- Required work
The data below must be copied in full and without any change.

- Supplied material
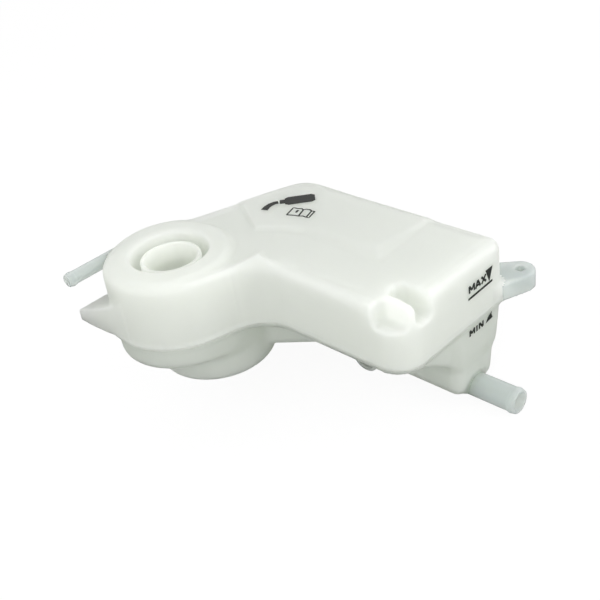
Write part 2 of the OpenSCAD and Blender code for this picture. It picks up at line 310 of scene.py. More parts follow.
def upper(x, y, z):
    """The finished upper moulding."""
    outline, r = plan(x, y), np.hypot(x, y)
    shell = walled(upper_outside(x, y, z), WALL)
    lip = LIP_TURRET - LIP_LESS_AT_BOX * ease(x, 30, 80)
    rim = np.abs(outline + WALL / 2 - lip / 2) - WALL / 2 - lip / 2
    shell = joined(shell, crossed(rim, z - RIM_H, RIM_ROUND), RIM_JOIN)
    shell = joined(joined(shell, ear(x, y, z), ARM_JOIN), lug(x, y, z), ARM_JOIN)
    from_vent = np.hypot(x - VENT_X, z - VENT_Z)
    vent_root = np.maximum(root(from_vent, VENT_R, y, VENT_ROOT_FROM, 0), TURRET_R - WALL - r)
    shell = joined(shell, vent_root, ROOT_JOIN)
    shell = np.maximum(shell, NECK_BORE + NECK_HOLE_WIDER - r)
    vent_hole = np.maximum(from_vent - VENT_R + VENT_HOLE_NARROWER, y + VENT_HOLE_TO)
    shell = np.maximum(shell, -vent_hole)
    shell = np.maximum(shell, HOLE_R - from_hole(x, y))
    return crossed(shell, -z, SEAM_ROUND)


print("inside the wall of the deck, the field is negative:", upper(160.0, 90.0, 46.5))

# %% [markdown]
# The lower moulding carries the tray under the turret, the round belly, the sloping floor and
# the sump, with the outlet at the bottom of the sump. The sump's floor is a shallow V, so that
# the last coolant runs to the outlet.

# %% The sump
SUMP_LEFT, SUMP_RIGHT = 96.0, BOX_RIGHT - 1.4
SUMP_FRONT, SUMP_BACK = 89.0, BOX_BACK - 7
SUMP_DEPTH, TROUGH_DEPTH, TROUGH_Y = 60.0, 71.0, 110.0
SUMP_LEAN = 5.5 / TROUGH_DEPTH
TROUGH_ROUND, SUMP_CORNER, SUMP_FOOT = 6.0, 8.0, 7.0


def sump(x, y, z):
    """The sump as a lump: leaning ends, upright front, and a V-shaped floor."""
    lean = SUMP_LEAN * z
    ends = np.maximum(SUMP_LEFT - lean - x, x - SUMP_RIGHT - lean)
    sides = np.maximum(SUMP_FRONT - y, y - SUMP_BACK - 0.5 * lean)
    near = (TROUGH_DEPTH - SUMP_DEPTH) / (TROUGH_Y - SUMP_FRONT)
    far = (TROUGH_DEPTH - SUMP_DEPTH) / (SUMP_BACK - TROUGH_Y)
    floor_near = (-z - SUMP_DEPTH - near * (y - SUMP_FRONT)) / math.hypot(1, near)
    floor_far = (-z - SUMP_DEPTH - far * (SUMP_BACK - y)) / math.hypot(1, far)
    floor = crossed(floor_near, floor_far, TROUGH_ROUND)
    return crossed(crossed(ends, sides, SUMP_CORNER), floor, SUMP_FOOT)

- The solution
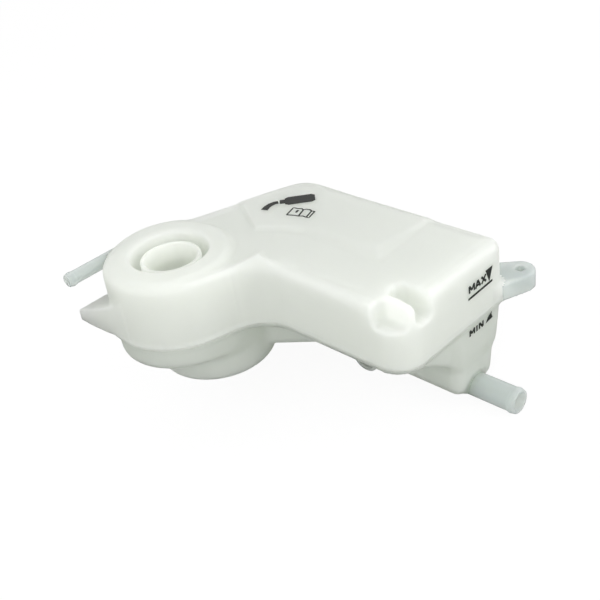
Write part 2 of the OpenSCAD and Blender code for this picture. It picks up at line 310 of scene.py. More parts follow.
def upper(x, y, z):
    """The finished upper moulding."""
    outline, r = plan(x, y), np.hypot(x, y)
    shell = walled(upper_outside(x, y, z), WALL)
    lip = LIP_TURRET - LIP_LESS_AT_BOX * ease(x, 30, 80)
    rim = np.abs(outline + WALL / 2 - lip / 2) - WALL / 2 - lip / 2
    shell = joined(shell, crossed(rim, z - RIM_H, RIM_ROUND), RIM_JOIN)
    shell = joined(joined(shell, ear(x, y, z), ARM_JOIN), lug(x, y, z), ARM_JOIN)
    from_vent = np.hypot(x - VENT_X, z - VENT_Z)
    vent_root = np.maximum(root(from_vent, VENT_R, y, VENT_ROOT_FROM, 0), TURRET_R - WALL - r)
    shell = joined(shell, vent_root, ROOT_JOIN)
    shell = np.maximum(shell, NECK_BORE + NECK_HOLE_WIDER - r)
    vent_hole = np.maximum(from_vent - VENT_R + VENT_HOLE_NARROWER, y + VENT_HOLE_TO)
    shell = np.maximum(shell, -vent_hole)
    shell = np.maximum(shell, HOLE_R - from_hole(x, y))
    return crossed(shell, -z, SEAM_ROUND)


print("inside the wall of the deck, the field is negative:", upper(160.0, 90.0, 46.5))

# %% [markdown]
# The lower moulding carries the tray under the turret, the round belly, the sloping floor and
# the sump, with the outlet at the bottom of the sump. The sump's floor is a shallow V, so that
# the last coolant runs to the outlet.

# %% The sump
SUMP_LEFT, SUMP_RIGHT = 96.0, BOX_RIGHT - 1.4
SUMP_FRONT, SUMP_BACK = 89.0, BOX_BACK - 7
SUMP_DEPTH, TROUGH_DEPTH, TROUGH_Y = 60.0, 71.0, 110.0
SUMP_LEAN = 5.5 / TROUGH_DEPTH
TROUGH_ROUND, SUMP_CORNER, SUMP_FOOT = 6.0, 8.0, 7.0


def sump(x, y, z):
    """The sump as a lump: leaning ends, upright front, and a V-shaped floor."""
    lean = SUMP_LEAN * z
    ends = np.maximum(SUMP_LEFT - lean - x, x - SUMP_RIGHT - lean)
    sides = np.maximum(SUMP_FRONT - y, y - SUMP_BACK - 0.5 * lean)
    near = (TROUGH_DEPTH - SUMP_DEPTH) / (TROUGH_Y - SUMP_FRONT)
    far = (TROUGH_DEPTH - SUMP_DEPTH) / (SUMP_BACK - TROUGH_Y)
    floor_near = (-z - SUMP_DEPTH - near * (y - SUMP_FRONT)) / math.hypot(1, near)
    floor_far = (-z - SUMP_DEPTH - far * (SUMP_BACK - y)) / math.hypot(1, far)
    floor = crossed(floor_near, floor_far, TROUGH_ROUND)
    return crossed(crossed(ends, sides, SUMP_CORNER), floor, SUMP_FOOT)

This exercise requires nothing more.